Some previously online-only businesses are also starting to open physical stores, such as eyewear brand Warby Parker and fashion retailer Missguided. Amazon’s acquisition of Whole Foods, a US grocery chain, has also left investors mulling the broader implications for traditional bricks-and-mortar retail.

“The immediate response was that everyone just naturally assumed this would be a negative on retailers in general, but it could mean different things,” says Kin Lee, a mortgage-backed securities fund manager at Angel Oak Capital. “It could be that Amazon is actually telling the world that for it to keep growing it needs a brick-and-mortar presence.”

In the long run, real estate analysts and investors say it is those businesses that can wed both online and physical retail that are likely to emerge as winners from what is just the latest in a long line of retail industry shake ups, suggesting that any obituaries being penned for retail property might be premature.

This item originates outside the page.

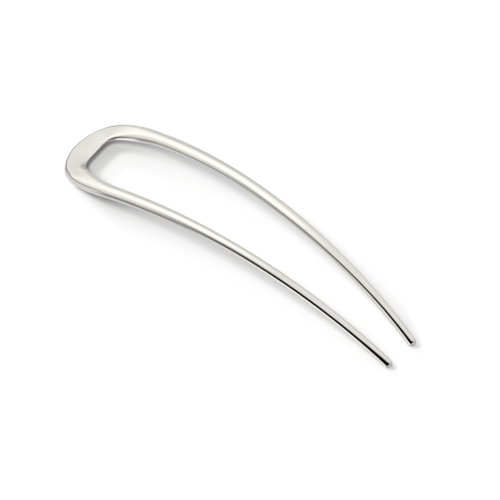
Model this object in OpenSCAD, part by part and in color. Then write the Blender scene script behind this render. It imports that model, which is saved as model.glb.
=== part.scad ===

“We’re starting to see these green shoots emerge of a harmony where online and physical meet in the middle,” says JLL’s Brown. “Physical stores provide a brand presence, which helps promote the online business, so what was seen initially as an out-and-out threat to physical retail is increasingly showing that while it will of course impact on certain requirements for space, it can be used to great effect in the right locations to actually drive retail both online and offline.”